Sin que el espectador participase de su experiencia de voyeur en tiempo real, pues es una carga informativa suministrada por intermedio de un racconto, el maduro, alcohólico e impotente personaje del ricachón encarnado por Rod Steiger ve como cada noche su esposa, Romy Schneider, es tomada por su joven vecino, arriba de la alfombra de la sala del chalet familiar de Saint-Tropez, en la película Manos sucias (Claude Chabrol, 1975).
La traición, además de despertarle ideas violentas respecto al intruso, reconfigura algún clúster dañado de este hombre, quien rumbo al epílogo le demuestra a su esposa que su impotencia sexual pasó a la historia, mediante la antológica posesión que deja a la entonces mujer más sexy del planeta con ojos enjugados por lágrimas encontradas de placer, culpa, incomprensión, perdón y asco por sí misma. Allí, sobre la misma alfombra de la infidelidad.
Imagino que algo semejante a lo imaginado por el gran Chabrol, ese cirujano por antonomasia de los tumores de la burguesía francesa y además muy buen conocedor de la diada erotismo-tragedia, se le haya pasado por la mente al realizador Adrian Lyne para perpetrar su último atentado al cine, el presunto thriller erótico de estreno en el espacio televisivo cubano La película del sábado.
El primero de los numerosos problemas es que el director de Aguas profundas (Deep Water, 2022) no es el mismo de La mujer infiel o El infierno; y el segundo que ya la tendencia del thriller erótico tiene casi cuatro décadas de desfase en Hollywood. El tercero, que a las sutilezas de un Chabrol o cualquier otro director de fuste, Lyne contrapone meras estridencias. El cuarto, que ni el insípido Ben Affleck ni la tan bella como limitada Ana de Armas son Rod Steiger o, sobre todo, Romy Schneider. Ya puestos, tampoco son el Michael Douglas y la Glenn Close de Atracción fatal o ni siquiera el Richard Gere y la Diane Lane de Infidelidad, par de películas anteriores de la misma corriente firmadas por el realizador británico de 82 años, también causante de Una proposición indecente y Nueve semanas y media.
Desde sus 62, hacía justo veinte, este señor no filmaba. Y se nota.
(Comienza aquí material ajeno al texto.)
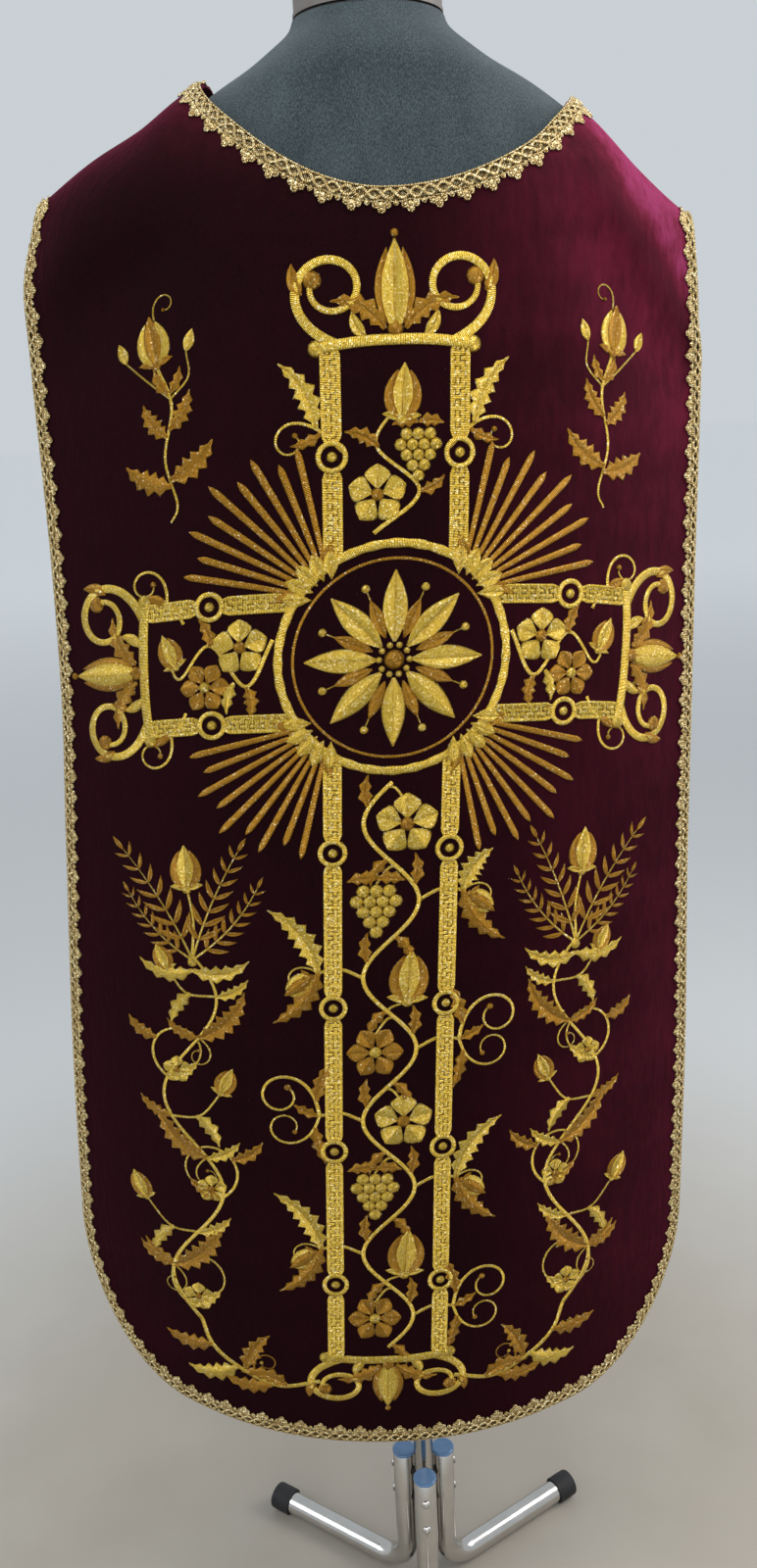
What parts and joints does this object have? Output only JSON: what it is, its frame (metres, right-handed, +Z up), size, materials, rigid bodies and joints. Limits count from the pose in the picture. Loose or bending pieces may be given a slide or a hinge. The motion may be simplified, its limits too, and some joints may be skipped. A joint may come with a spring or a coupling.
{
  "type": "roman chasuble on a limbless dress form with stand",
  "caption": "Sleeveless fiddleback chasuble with a straight-sided cross back, scalloped edge braid and open sides, on a torso form and tripod tube stand.",
  "frame": {"origin": "underside of the pole's foot plug, on the pole's axis, at floor level", "axes": "+Z up along the pole, -Y the way the garment's back faces, +X to the right of somebody looking at that back"},
  "size_m": [0.6263, 0.3598, 1.6623],
  "materials": {
    "velvet": "deep wine pile velvet with a soft magenta sheen where it turns to the light",
    "braid": "metallic old-gold crocheted braid with a scalloped picot edge",
    "embroidery": "bright and bronze metallic gold thread in raised satin stitch",
    "lining": "plain wine cloth on the panels' inner faces",
    "jersey": "charcoal flecked jersey stretched over the form",
    "neck_cap": "dull grey-brown moulded cap",
    "chrome": "polished chromium-plated steel tube",
    "rubber": "black moulded rubber",
    "plug": "blue injection-moulded end plug"
  },
  "bodies": {
    "root": {"back_panel": "velvet", "front_panel": "velvet", "back_edge_braid": "braid", "front_edge_braid": "braid", "back_neck_braid": "braid", "front_neck_braid": "braid", "form_torso": "jersey", "neck_cap": "neck_cap", "pole_socket": "rubber", "pole": "chrome", "pole_foot": "rubber", "leg_tube_1": "chrome", "leg_tube_2": "chrome", "leg_tube_3": "chrome", "leg_cap_1": "rubber", "leg_cap_2": "rubber", "leg_cap_3": "rubber", "leg_plug_1": "plug", "leg_plug_2": "plug", "leg_plug_3": "plug", "bolt_head_1_upper": "chrome", "bolt_head_1_lower": "chrome", "bolt_head_2_upper": "chrome", "bolt_head_2_lower": "chrome", "bolt_head_3_upper": "chrome", "bolt_head_3_lower": "chrome", "spacer_1_upper": "rubber", "spacer_1_lower": "rubber", "spacer_2_upper": "rubber", "spacer_2_lower": "rubber", "spacer_3_upper": "rubber", "spacer_3_lower": "rubber"}
  },
  "joints": []
}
Su Aguas profundas es un bodrio de feria en términos de guion, dramaturgia e interpretaciones. No voy a develar la trama aquí, pero esta se encuentra repleta de incoherencias, decisiones y soluciones injustificadas, escenas pueriles, reacciones psicológicas no menos infantiles en personajes adultos... Y el suspenso, la acción y el erotismo, los cuales se supone fuesen ingredientes esenciales de algo vendido como “la renovación del thriller erótico”, huelgan en pantalla.
También precisa entenderse el contexto en el cual el erotómano director de Lolita filma esto: en la época del #MeToo, lo políticamente correcto, cuando mostrar el escote de una mujer llega a producir reacciones incómodas en la falsa generación neo puritana y pseudo feminista de la industria yanki. Rodar un filme semejante en un momento donde el Código Hays sería más magnánimo que cuanto permite Hollywood hoy es casi irracional, la verdad. Si además de eso, se le suma la ausencia de química entre ese robot de la expresión apellidado Afleck y nuestra Anita, se inferirá que las supuestas “escenas de sexo” de eso tengan poco y el carácter de representación resulte tan evidente. Y no es porque ella no esté capacitada para tales escenas, algo demostrado, bien, por la coterránea en Manos de piedra.
Mucho peor que la adaptación a la novela de Patricia Highsmith en la cual se basa, estrenada hace cuatro décadas por el francés Michel Deville al servicio de Isabelle Huppert y Jean-Louis Trintignant, estas Aguas profundas de Lyne nunca debieron emerger de sus diques de contención.